English language learners in the comparison group met the same criteria as those in the intervention group. English language learners in the comparison group participated in the district’s typical bilingual education program. In the primary grades, for approximately 20–30 minutes each day, English language learners received instruction in English language development. Instruction for the rest of the day was in Spanish. When they demonstrated proficiency in Spanish reading and writing, and basic proficiency in relation to oral English skills (the end of second grade through the beginning of third grade), they continued Spanish language arts, and began receiving reading and writing instruction in English (transition stage). After approximately 3–6 months, English language learners began a mainstream English program. The comparison group did not receive the transition program that incorporated 12 instructional components, including Instructional Conversations and Literature Logs, which were taught to English language learners in the intervention group.

Outcome descriptions

English language learners’ reading and English language development were assessed using the Comprehensive Test of Basic Skills (CTBS) and the Criteria for Addition of Reading in English (CARE).
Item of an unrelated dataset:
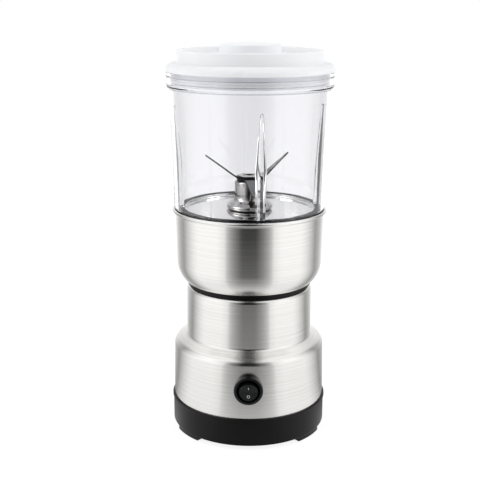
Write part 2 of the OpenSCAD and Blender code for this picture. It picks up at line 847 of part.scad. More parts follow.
module driven_coupler() {
    color([0.12, 0.12, 0.12]) difference() {
        union() {
            translate([0, 0, coupler_z + 3.6]) linear_extrude(7.2)
                spline(5, spline_r, spline_w);
            translate([0, 0, coupler_z + coupler_h + 0.6]) cylinder(r = 8.5, h = 2.4);
        }
        translate([0, 0, coupler_z + 2]) cylinder(r = shaft_r + 0.02, h = 14);
    }
}

// Side view of one bent wing from the axis out: flat to its root, then bent to its reach
function wing_side(root, reach, angle) =
    let (way = sign(angle), a = abs(angle), bend = 1.8,
         straight = (reach - root - bend * sin(a)) / cos(a),
         face = function (d) concat(
             [[0, d]],
             [for (i = [0 : 4]) let (q = a * i / 4, r = bend - way * d)
                 [root + r * sin(q), way * (bend - r * cos(q))]],
             [[root + (bend - way * d) * sin(a) + straight * cos(a),
               way * (bend - (bend - way * d) * cos(a)) + way * straight * sin(a)]]))
    concat(face(blade_t / 2), reversed(face(-blade_t / 2)));

// Pointed wing: both edges close in to a narrow tip
module pointed_plan(root, reach, w) {
    tip = 0.7;
    polygon([[0, -w / 2], [root, -w / 2], [reach - 3.5, -tip - 0.2], [reach, -tip],
             [reach - 1.2, tip], [root, w / 2], [0, w / 2]]);
}

// Broad wing: a straight back edge, a cutting edge that closes in and a slanted end
module broad_plan(root, reach, w) {
    shoulder = reach - 0.3 * (reach - root);
    polygon([[0, -w / 2], [root, -w / 2], [shoulder, 2.4 - w / 2], [reach, w / 2 - 3.4],
             [reach - 1, w / 2 - 2.2], [root, w / 2], [0, w / 2]]);
}

// One wing of a blade, along +X, with the plan given as a child
module wing(root, reach, angle) {
    intersection() {
        rotate([90, 0, 0]) linear_extrude(4 * root, center = true)
            polygon(wing_side(root, reach, angle));
        translate([0, 0, -reach]) linear_extrude(2 * reach) children();
    }
}

module blade_bore(z) {
    translate([0, 0, z - 1]) cylinder(r = sleeve_r + 0.02, h = 2 + blade_t);
}

module upper_blade() {
    z = blade_z + blade_t;
    color(steel) difference() {
        translate([0, 0, z + blade_t / 2]) rotate([0, 0, blade_turn]) {
            cylinder(r = middle_r, h = blade_t, center = true);
            wing(upper_root, short_reach, short_rise)
                pointed_plan(upper_root, short_reach, upper_w);
            rotate([0, 0, 180]) wing(upper_root, blade_reach, blade_rise)
                pointed_plan(upper_root, blade_reach, upper_w);
        }
        blade_bore(z);
    }
}

module lower_blade() {
    color(steel) difference() {
        translate([0, 0, blade_z + blade_t / 2]) around(2, blade_turn - 90)
            wing(lower_root, lower_reach, -blade_fall)
                broad_plan(lower_root, lower_reach + 1, lower_w);
        blade_bore(blade_z);
    }
}

// Spacer between the tower and the blades, with a slot across it for the lower blade
module blade_washers() {
    color(black) difference() {
        ring(washer_r, sleeve_r + 0.02, washer_z, washer_h + blade_t - 0.02);
        translate([0, 0, blade_z + blade_t]) rotate([0, 0, blade_turn])
            cube([lower_w + 0.04, 3 * washer_r, 2 * blade_t], center = true);
    }
}

// Sleeve nut: a low round head with a hexagonal socket, in which the spindle ends
module blade_nut() {
    nut_r = 7.6;
    bevel = 0.4;
    nut_top = nut_z + nut_h;
    color(steel) difference() {
        turned([[0, sleeve_z], [sleeve_r, sleeve_z], [sleeve_r, nut_z], [nut_r, nut_z],
                [nut_r, nut_top - bevel], [nut_r - bevel, nut_top], [0, nut_top]]);
        translate([0, 0, sleeve_z - 1]) cylinder(r = shaft_r + 0.02, h = 4);
        translate([0, 0, nut_top - socket_depth])
            cylinder(r = socket_r, h = socket_depth + 1, $fn = 6);
    }
}

// ---------- Lid ----------

module lid() {
    bend = 4;                  // round edge of the flange
    bend_z = jar_top + 1.3;
    shoulder = bend_z + bend;
    wall_in = lid_r - 2.4;
    color([0.93, 0.93, 0.95]) turned(concat(
        [[lid_flange_r, jar_top]],
        arc([lid_flange_r - bend, bend_z], bend, 0, 90),
        [[lid_r + 0.6, shoulder], [lid_r, shoulder + 0.8]],
        arc([lid_r - 0.8, lid_top - 0.8], 0.8, 0, 90, 4),
        [[recess_r + 0.4, lid_top], [recess_r, lid_top - 0.4], [recess_r, recess_z],
         [filler_r, recess_z], [filler_r, recess_z - 4], [filler_r + 1.6, recess_z - 4],
         [filler_r + 1.6, recess_z - 2], [wall_in, recess_z - 2],
         [wall_in, shoulder - 2.2], [plug_r - 1.8, jar_top + 1],
         [plug_r - 1.8, plug_z], [plug_r - 0.4, plug_z], [plug_r, plug_z + 0.6],
         [plug_r, gasket_z], [plug_r - 1, gasket_z], [plug_r - 1, gasket_z + gasket_h],
         [plug_r, gasket_z + gasket_h], [plug_r, jar_top]]));
}

// Gasket in the plug's groove, with two soft lips
module lid_gasket() {
    lip_r = plug_r + 0.25;
    low = gasket_z + 0.1;
    high = gasket_z + gasket_h - 0.1;
    middle = (low + high) / 2;
    color([0.9, 0.9, 0.88]) turned([[plug_r - 0.95, low], [lip_r, low + 0.2],
        [lip_r, middle - 0.6], [plug_r - 0.2, middle], [lip_r, middle + 0.6],
        [lip_r, high - 0.2], [plug_r - 0.95, high]]);
}

module filler_cap() {
    color([0.93, 0.93, 0.95]) turned(concat(
        [[0, cap_top - 2], [cap_r - 2, cap_top - 2], [cap_r - 2, recess_z + 2],
         [filler_r - 2.2, recess_z + 2], [filler_r - 2.2, recess_z - 5.5],
         [filler_r - 0.8, recess_z - 5.5], [filler_r - 0.4, recess_z - 4.8],
         [filler_r - 0.4, recess_z], [cap_r, recess_z]],
        arc([cap_r - 0.6, cap_top - 0.6], 0.6, 0, 90, 4), [[0, cap_top]]));
}

base_cover();
foot_pads();
base_screws();
housing();
cup_seat();
cord_inlet();
switch_body();
switch_terminals();
switch_rocker();
stator_core();
field_coils();
lower_bracket();
upper_bracket();
lower_bush();
upper_bush();
brush_holders();
brushes();
brush_springs();
motor_mounts();
motor_screws();
motor_shaft();
armature_core();
armature_windings();
commutator();
cooling_fan();
drive_coupler();
jar_base_shell();
jar_foot();
jar_holder();
jar_screws();
jar_seal();
plate_seal();
floor_plate();
blade_hub();
hub_nut();
spindle_bushes();
clear_jar();
blade_spindle();
driven_coupler();
lower_blade();
upper_blade();
blade_washers();
blade_nut();
lid();
lid_gasket();
filler_cap();
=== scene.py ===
"""Looks of an electric spice grinder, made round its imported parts.

The outer pieces that a buyer sees are modelled again here with fine curves, at the places that the
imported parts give, and every piece gets the finish of its real material. Lengths in the profiles
are millimetres, and MM turns them into Blender's metres. The upright axis of the grinder is the
world's Z axis, and the switch side faces -Y.
"""
import json
import logging
import math
from dataclasses import dataclass
from enum import Enum
from typing import Any, Callable, ClassVar, NamedTuple, Sequence

import bmesh
import bpy
from mathutils import Matrix, Vector


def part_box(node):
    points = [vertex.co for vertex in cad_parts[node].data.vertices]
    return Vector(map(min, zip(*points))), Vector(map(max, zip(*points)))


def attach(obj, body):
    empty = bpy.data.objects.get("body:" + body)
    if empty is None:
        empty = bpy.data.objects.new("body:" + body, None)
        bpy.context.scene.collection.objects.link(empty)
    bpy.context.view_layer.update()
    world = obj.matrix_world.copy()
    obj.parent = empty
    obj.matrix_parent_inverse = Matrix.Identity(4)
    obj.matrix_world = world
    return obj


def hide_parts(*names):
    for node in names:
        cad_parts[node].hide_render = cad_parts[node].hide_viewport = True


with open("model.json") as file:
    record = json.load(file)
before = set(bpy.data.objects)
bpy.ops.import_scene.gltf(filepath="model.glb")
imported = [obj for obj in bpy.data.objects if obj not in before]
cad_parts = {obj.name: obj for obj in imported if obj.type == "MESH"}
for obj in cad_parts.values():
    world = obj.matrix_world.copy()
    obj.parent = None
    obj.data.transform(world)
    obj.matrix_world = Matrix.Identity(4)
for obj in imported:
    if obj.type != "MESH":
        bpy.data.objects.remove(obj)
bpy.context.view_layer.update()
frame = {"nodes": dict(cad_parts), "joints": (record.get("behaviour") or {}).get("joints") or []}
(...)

Reading outcomes were also assessed using performance assessments. Because most English language learners in grades 1–4 took the CTBS and performance assessment in Spanish, findings from these grades are not included in this report. Only findings for fifth-graders, who took the tests in English, are included in this report (see Appendix A2.1 and A2.2 for more detailed descriptions of outcome measures).

Support for implementation

Saunders (1999) noted that the teachers involved in the study worked with project staff for the full five years during which it was implemented. No further information about teacher training was reported.